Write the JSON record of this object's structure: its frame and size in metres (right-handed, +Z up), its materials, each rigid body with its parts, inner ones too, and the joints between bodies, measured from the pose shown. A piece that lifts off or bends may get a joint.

--

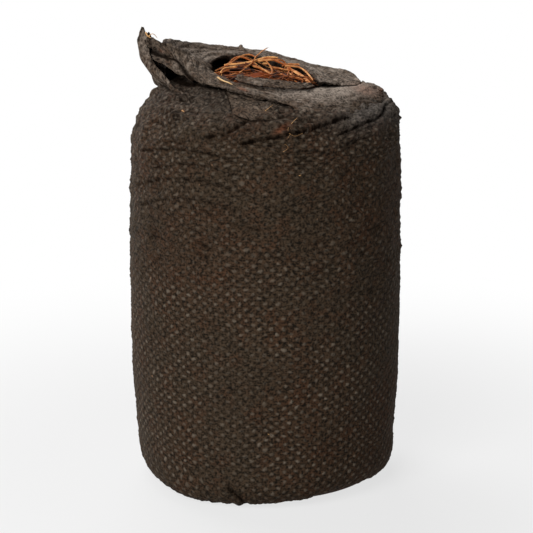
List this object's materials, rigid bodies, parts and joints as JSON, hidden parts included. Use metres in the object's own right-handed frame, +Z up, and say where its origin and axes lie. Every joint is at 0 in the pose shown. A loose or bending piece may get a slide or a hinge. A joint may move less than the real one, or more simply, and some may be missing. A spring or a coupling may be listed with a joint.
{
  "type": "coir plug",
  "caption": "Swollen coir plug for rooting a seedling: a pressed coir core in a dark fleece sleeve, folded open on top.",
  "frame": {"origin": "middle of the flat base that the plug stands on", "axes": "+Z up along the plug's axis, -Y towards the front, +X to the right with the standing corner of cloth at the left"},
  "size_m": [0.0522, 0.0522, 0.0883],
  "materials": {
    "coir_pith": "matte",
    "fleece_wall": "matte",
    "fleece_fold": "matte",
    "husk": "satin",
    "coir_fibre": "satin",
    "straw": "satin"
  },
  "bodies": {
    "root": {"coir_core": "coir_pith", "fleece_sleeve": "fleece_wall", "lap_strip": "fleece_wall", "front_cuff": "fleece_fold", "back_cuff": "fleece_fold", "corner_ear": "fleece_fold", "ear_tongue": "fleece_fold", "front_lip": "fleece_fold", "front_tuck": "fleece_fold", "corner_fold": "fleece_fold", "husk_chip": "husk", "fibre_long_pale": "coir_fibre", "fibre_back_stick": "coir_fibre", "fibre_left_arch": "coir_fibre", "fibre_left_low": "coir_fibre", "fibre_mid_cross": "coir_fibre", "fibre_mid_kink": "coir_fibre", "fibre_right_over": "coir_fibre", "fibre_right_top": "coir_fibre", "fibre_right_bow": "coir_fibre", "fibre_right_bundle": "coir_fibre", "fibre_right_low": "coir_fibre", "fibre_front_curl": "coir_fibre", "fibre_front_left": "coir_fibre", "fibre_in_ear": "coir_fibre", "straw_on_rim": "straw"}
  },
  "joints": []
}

### Given exercise
Only a number is wanted: how many lines contain the word "that"?

### Response for this exercise
2